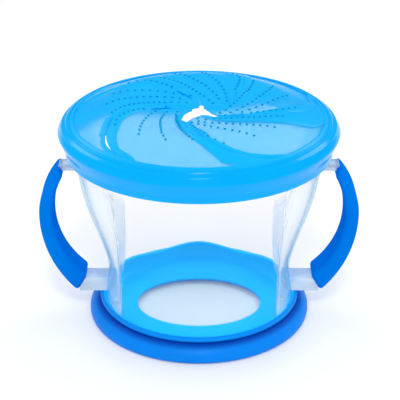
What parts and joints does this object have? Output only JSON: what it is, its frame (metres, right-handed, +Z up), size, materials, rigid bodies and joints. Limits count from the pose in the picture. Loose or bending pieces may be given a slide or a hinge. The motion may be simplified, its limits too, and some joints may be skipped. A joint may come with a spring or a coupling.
{
  "type": "toddler snack container",
  "caption": "Clear toddler snack cup with side handles, soft grips and foot, and a press-on lid whose swirled soft flaps let a small hand in.",
  "frame": {"origin": "middle of the foot's underside, on the surface that the cup stands on", "axes": "+Z up through the lid, +X from the middle to the right handle, -Y to the front of the picture"},
  "size_m": [0.112, 0.0966, 0.0797],
  "materials": {
    "clear_cup": "clear glossy moulded polypropylene",
    "soft_grip": "satin soft overmould",
    "soft_foot": "satin soft overmould",
    "lid_ring": "glossy translucent moulded plastic",
    "soft_top": "translucent soft elastomer with a satin sheen"
  },
  "bodies": {
    "cup": {"cup_body": "clear_cup", "grip_left": "soft_grip", "grip_right": "soft_grip", "foot_ring": "soft_foot"},
    "lid": {"lid_ring": "lid_ring", "flap_rim": "soft_top"},
    "petal_1": {"petal_1": "soft_top"},
    "petal_2": {"petal_2": "soft_top"},
    "petal_3": {"petal_3": "soft_top"},
    "petal_4": {"petal_4": "soft_top"},
    "petal_5": {"petal_5": "soft_top"}
  },
  "joints": [
    {"name": "lid_lift", "type": "slide", "parent": "cup", "child": "lid", "axis": [0, 0, 1], "range_m": [0, 0.06]},
    {"name": "petal_1_fold", "type": "hinge", "parent": "lid", "child": "petal_1", "pos_m": [-0.00101, -0.02898, 0.0795], "axis": [-0.9939, 0.0347, -0.1045], "range_deg": [-10, 55], "stiffness_Nm_per_rad": 0.02},
    {"name": "petal_2_fold", "type": "hinge", "parent": "lid", "child": "petal_2", "pos_m": [0.02725, -0.00992, 0.0795], "axis": [-0.3401, -0.9345, -0.1045], "range_deg": [-10, 55], "stiffness_Nm_per_rad": 0.02},
    {"name": "petal_3_fold", "type": "hinge", "parent": "lid", "child": "petal_3", "pos_m": [0.01785, 0.02285, 0.0795], "axis": [0.7837, -0.6123, -0.1045], "range_deg": [-10, 55], "stiffness_Nm_per_rad": 0.02},
    {"name": "petal_4_fold", "type": "hinge", "parent": "lid", "child": "petal_4", "pos_m": [-0.01622, 0.02404, 0.0795], "axis": [0.8245, 0.5561, -0.1045], "range_deg": [-10, 55], "stiffness_Nm_per_rad": 0.02},
    {"name": "petal_5_fold", "type": "hinge", "parent": "lid", "child": "petal_5", "pos_m": [-0.02788, -0.00799, 0.0795], "axis": [-0.2741, 0.956, -0.1045], "range_deg": [-10, 55], "stiffness_Nm_per_rad": 0.02}
  ]
}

TASK STATEMENT:
Copy down the material exactly as written.

TASK SOLUTION:
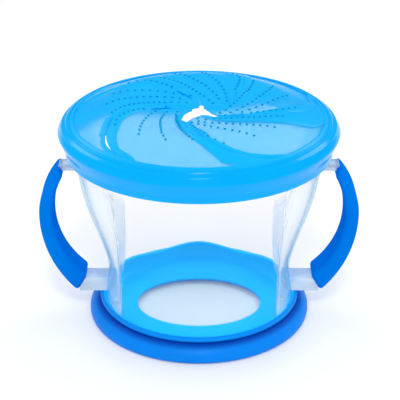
What parts and joints does this object have? Output only JSON: what it is, its frame (metres, right-handed, +Z up), size, materials, rigid bodies and joints. Limits count from the pose in the picture. Loose or bending pieces may be given a slide or a hinge. The motion may be simplified, its limits too, and some joints may be skipped. A joint may come with a spring or a coupling.
{
  "type": "toddler snack container",
  "caption": "Clear toddler snack cup with side handles, soft grips and foot, and a press-on lid whose swirled soft flaps let a small hand in.",
  "frame": {"origin": "middle of the foot's underside, on the surface that the cup stands on", "axes": "+Z up through the lid, +X from the middle to the right handle, -Y to the front of the picture"},
  "size_m": [0.112, 0.0966, 0.0797],
  "materials": {
    "clear_cup": "clear glossy moulded polypropylene",
    "soft_grip": "satin soft overmould",
    "soft_foot": "satin soft overmould",
    "lid_ring": "glossy translucent moulded plastic",
    "soft_top": "translucent soft elastomer with a satin sheen"
  },
  "bodies": {
    "cup": {"cup_body": "clear_cup", "grip_left": "soft_grip", "grip_right": "soft_grip", "foot_ring": "soft_foot"},
    "lid": {"lid_ring": "lid_ring", "flap_rim": "soft_top"},
    "petal_1": {"petal_1": "soft_top"},
    "petal_2": {"petal_2": "soft_top"},
    "petal_3": {"petal_3": "soft_top"},
    "petal_4": {"petal_4": "soft_top"},
    "petal_5": {"petal_5": "soft_top"}
  },
  "joints": [
    {"name": "lid_lift", "type": "slide", "parent": "cup", "child": "lid", "axis": [0, 0, 1], "range_m": [0, 0.06]},
    {"name": "petal_1_fold", "type": "hinge", "parent": "lid", "child": "petal_1", "pos_m": [-0.00101, -0.02898, 0.0795], "axis": [-0.9939, 0.0347, -0.1045], "range_deg": [-10, 55], "stiffness_Nm_per_rad": 0.02},
    {"name": "petal_2_fold", "type": "hinge", "parent": "lid", "child": "petal_2", "pos_m": [0.02725, -0.00992, 0.0795], "axis": [-0.3401, -0.9345, -0.1045], "range_deg": [-10, 55], "stiffness_Nm_per_rad": 0.02},
    {"name": "petal_3_fold", "type": "hinge", "parent": "lid", "child": "petal_3", "pos_m": [0.01785, 0.02285, 0.0795], "axis": [0.7837, -0.6123, -0.1045], "range_deg": [-10, 55], "stiffness_Nm_per_rad": 0.02},
    {"name": "petal_4_fold", "type": "hinge", "parent": "lid", "child": "petal_4", "pos_m": [-0.01622, 0.02404, 0.0795], "axis": [0.8245, 0.5561, -0.1045], "range_deg": [-10, 55], "stiffness_Nm_per_rad": 0.02},
    {"name": "petal_5_fold", "type": "hinge", "parent": "lid", "child": "petal_5", "pos_m": [-0.02788, -0.00799, 0.0795], "axis": [-0.2741, 0.956, -0.1045], "range_deg": [-10, 55], "stiffness_Nm_per_rad": 0.02}
  ]
}